Repeat all of the data precisely.

** start Data **

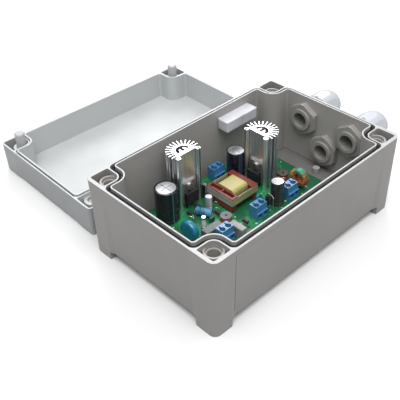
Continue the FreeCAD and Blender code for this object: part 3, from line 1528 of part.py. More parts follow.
def make_dot_capacitor():
    """A small coated disc capacitor on two leads."""
    disc = cylinder("dot_disc", "dot_radius", "dot_thickness", "dot_x", "dot_y - dot_thickness / 2",
                    "board_top + dot_lift + dot_radius", ALONG_Y)
    keep(disc, "disc_capacitor")
    return [cylinder(f"dot_lead_{name}", "thin_lead", "dot_lift + dot_radius * 0.2 - thin_lead",
                     f"dot_x + ({sign}) * dot_radius * 0.6", "dot_y", "board_top")
            for name, sign in (("one", -1), ("two", 1))]


def make_lying_leads():
    """The two leads of the lying capacitor, bent down to the board."""
    leads = []
    height = "board_top + lying_lift"
    cosine, sine = "cos(lying_turn * 1 deg)", "sin(lying_turn * 1 deg)"
    for name, sign in (("one", -1), ("two", 1)):
        aside = f"({sign}) * lying_lead_gap / 2"
        x, y = f"lying_capacitor_x + {aside} * {cosine}", f"lying_capacitor_y + {aside} * {sine}"
        foot = (f"{x} - lying_lead_reach * {sine}", f"{y} + lying_lead_reach * {cosine}")
        points = ((x, y, height), (*foot, height), (*foot, "board_top"))
        leads.append(lead_path(f"lying_lead_{name}", points, "thin_lead"))
    return leads


def make_cement_resistor():
    """A white ceramic block that is glued to the inside of the back wall."""
    body = rounded_box("CementResistor", "resistor_length", "resistor_depth", "resistor_height",
                       "resistor_round",
                       is_upright)
    place(body, "resistor_x", "half_width - cavity_inset - resistor_glue - resistor_depth / 2",
          "base_height - resistor_drop")
    return keep(body, "cement_resistor")


def make_small_parts():
    leads = make_varistor()
    make_film_capacitors()
    make_fuse()
    make_chokes()
    make_toroid()
    leads += make_axial_parts()
    leads += make_dot_capacitor()
    leads += make_lying_leads()
    group("component_leads", leads)
    make_cement_resistor()


def check_model():
    """Stops before anything is written if an object failed or a piece is empty or invalid."""
    for item in document.Objects:
        if {"Invalid", "Error"} & set(item.State):
            raise RuntimeError(f"{item.Name} ({item.Label}) failed")
    for item in sub_parts:
        if item.Shape.isNull() or not item.Shape.isValid() or not item.Shape.Solids:
            raise RuntimeError(f"{item.Label} has no valid solid")
    if len(sub_parts) > 60:
        raise RuntimeError(f"{len(sub_parts)} pieces are too many")


def main():
    fill_sheet()
    make_base()
    make_gasket()
    make_lid()
    make_lid_screws()
    make_label()
    make_glands()
    make_board()
    make_board_screws()
    make_heatsinks()
    make_capacitors()
    make_transformer()
    make_terminals()
    make_small_parts()
    document.recompute()
    document.removeObject(probe.Name)
    check_model()
    os.makedirs("parts", exist_ok=True)
    for item in sub_parts:
        item.Shape.exportStep(f"parts/{item.Label}.step")
        print(item.Label, len(item.Shape.Solids), round(item.Shape.Volume, 1))


main()
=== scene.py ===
import math

import bmesh
import bpy
from mathutils import Matrix, Vector


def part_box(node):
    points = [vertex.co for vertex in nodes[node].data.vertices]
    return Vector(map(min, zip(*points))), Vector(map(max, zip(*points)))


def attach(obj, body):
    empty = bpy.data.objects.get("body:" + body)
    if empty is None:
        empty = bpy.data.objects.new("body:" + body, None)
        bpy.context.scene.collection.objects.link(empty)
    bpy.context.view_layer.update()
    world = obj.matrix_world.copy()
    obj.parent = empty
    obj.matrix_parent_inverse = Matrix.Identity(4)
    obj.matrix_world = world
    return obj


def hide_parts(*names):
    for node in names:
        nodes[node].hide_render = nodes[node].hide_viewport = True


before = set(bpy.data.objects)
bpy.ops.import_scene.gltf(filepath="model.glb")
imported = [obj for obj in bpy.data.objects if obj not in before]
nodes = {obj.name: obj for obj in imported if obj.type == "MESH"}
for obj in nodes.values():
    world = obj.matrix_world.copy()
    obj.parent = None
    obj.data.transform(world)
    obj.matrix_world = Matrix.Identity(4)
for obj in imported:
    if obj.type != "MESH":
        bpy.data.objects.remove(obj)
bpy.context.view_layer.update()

MM = 0.001

# The camera as fitted to the photograph: its place in metres, its angles, and its lens in millimetres.
CAMERA_AT = Vector((-0.2673, -0.2450, 0.3092))
CAMERA_AZIMUTH = math.radians(-42.779)
CAMERA_ELEVATION = math.radians(38.259)
CAMERA_ROLL = math.radians(1.999)
CAMERA_LENS = 62.89
CAMERA_SHIFT = (-0.0034, -0.0010)

# The point that the lights face, and the radius beyond which the floor would look grey in low views.
LIGHT_TARGET = (0, 0.03, 0)
FLOOR_RADIUS = 1.0

# Nearly all values of a noise texture lie between these two.
NOISE_LOW, NOISE_HIGH = 0.3, 0.7


# Shader helpers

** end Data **

* Solution:
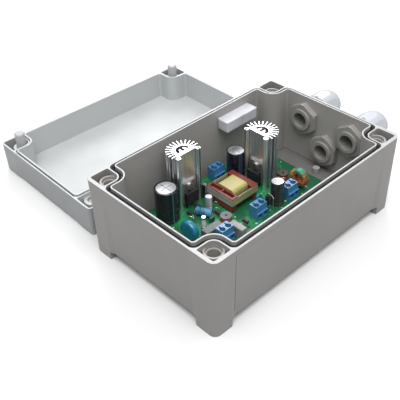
Continue the FreeCAD and Blender code for this object: part 3, from line 1528 of part.py. More parts follow.
def make_dot_capacitor():
    """A small coated disc capacitor on two leads."""
    disc = cylinder("dot_disc", "dot_radius", "dot_thickness", "dot_x", "dot_y - dot_thickness / 2",
                    "board_top + dot_lift + dot_radius", ALONG_Y)
    keep(disc, "disc_capacitor")
    return [cylinder(f"dot_lead_{name}", "thin_lead", "dot_lift + dot_radius * 0.2 - thin_lead",
                     f"dot_x + ({sign}) * dot_radius * 0.6", "dot_y", "board_top")
            for name, sign in (("one", -1), ("two", 1))]


def make_lying_leads():
    """The two leads of the lying capacitor, bent down to the board."""
    leads = []
    height = "board_top + lying_lift"
    cosine, sine = "cos(lying_turn * 1 deg)", "sin(lying_turn * 1 deg)"
    for name, sign in (("one", -1), ("two", 1)):
        aside = f"({sign}) * lying_lead_gap / 2"
        x, y = f"lying_capacitor_x + {aside} * {cosine}", f"lying_capacitor_y + {aside} * {sine}"
        foot = (f"{x} - lying_lead_reach * {sine}", f"{y} + lying_lead_reach * {cosine}")
        points = ((x, y, height), (*foot, height), (*foot, "board_top"))
        leads.append(lead_path(f"lying_lead_{name}", points, "thin_lead"))
    return leads


def make_cement_resistor():
    """A white ceramic block that is glued to the inside of the back wall."""
    body = rounded_box("CementResistor", "resistor_length", "resistor_depth", "resistor_height",
                       "resistor_round",
                       is_upright)
    place(body, "resistor_x", "half_width - cavity_inset - resistor_glue - resistor_depth / 2",
          "base_height - resistor_drop")
    return keep(body, "cement_resistor")


def make_small_parts():
    leads = make_varistor()
    make_film_capacitors()
    make_fuse()
    make_chokes()
    make_toroid()
    leads += make_axial_parts()
    leads += make_dot_capacitor()
    leads += make_lying_leads()
    group("component_leads", leads)
    make_cement_resistor()


def check_model():
    """Stops before anything is written if an object failed or a piece is empty or invalid."""
    for item in document.Objects:
        if {"Invalid", "Error"} & set(item.State):
            raise RuntimeError(f"{item.Name} ({item.Label}) failed")
    for item in sub_parts:
        if item.Shape.isNull() or not item.Shape.isValid() or not item.Shape.Solids:
            raise RuntimeError(f"{item.Label} has no valid solid")
    if len(sub_parts) > 60:
        raise RuntimeError(f"{len(sub_parts)} pieces are too many")


def main():
    fill_sheet()
    make_base()
    make_gasket()
    make_lid()
    make_lid_screws()
    make_label()
    make_glands()
    make_board()
    make_board_screws()
    make_heatsinks()
    make_capacitors()
    make_transformer()
    make_terminals()
    make_small_parts()
    document.recompute()
    document.removeObject(probe.Name)
    check_model()
    os.makedirs("parts", exist_ok=True)
    for item in sub_parts:
        item.Shape.exportStep(f"parts/{item.Label}.step")
        print(item.Label, len(item.Shape.Solids), round(item.Shape.Volume, 1))


main()
=== scene.py ===
import math

import bmesh
import bpy
from mathutils import Matrix, Vector


def part_box(node):
    points = [vertex.co for vertex in nodes[node].data.vertices]
    return Vector(map(min, zip(*points))), Vector(map(max, zip(*points)))


def attach(obj, body):
    empty = bpy.data.objects.get("body:" + body)
    if empty is None:
        empty = bpy.data.objects.new("body:" + body, None)
        bpy.context.scene.collection.objects.link(empty)
    bpy.context.view_layer.update()
    world = obj.matrix_world.copy()
    obj.parent = empty
    obj.matrix_parent_inverse = Matrix.Identity(4)
    obj.matrix_world = world
    return obj


def hide_parts(*names):
    for node in names:
        nodes[node].hide_render = nodes[node].hide_viewport = True


before = set(bpy.data.objects)
bpy.ops.import_scene.gltf(filepath="model.glb")
imported = [obj for obj in bpy.data.objects if obj not in before]
nodes = {obj.name: obj for obj in imported if obj.type == "MESH"}
for obj in nodes.values():
    world = obj.matrix_world.copy()
    obj.parent = None
    obj.data.transform(world)
    obj.matrix_world = Matrix.Identity(4)
for obj in imported:
    if obj.type != "MESH":
        bpy.data.objects.remove(obj)
bpy.context.view_layer.update()

MM = 0.001

# The camera as fitted to the photograph: its place in metres, its angles, and its lens in millimetres.
CAMERA_AT = Vector((-0.2673, -0.2450, 0.3092))
CAMERA_AZIMUTH = math.radians(-42.779)
CAMERA_ELEVATION = math.radians(38.259)
CAMERA_ROLL = math.radians(1.999)
CAMERA_LENS = 62.89
CAMERA_SHIFT = (-0.0034, -0.0010)

# The point that the lights face, and the radius beyond which the floor would look grey in low views.
LIGHT_TARGET = (0, 0.03, 0)
FLOOR_RADIUS = 1.0

# Nearly all values of a noise texture lie between these two.
NOISE_LOW, NOISE_HIGH = 0.3, 0.7


# Shader helpers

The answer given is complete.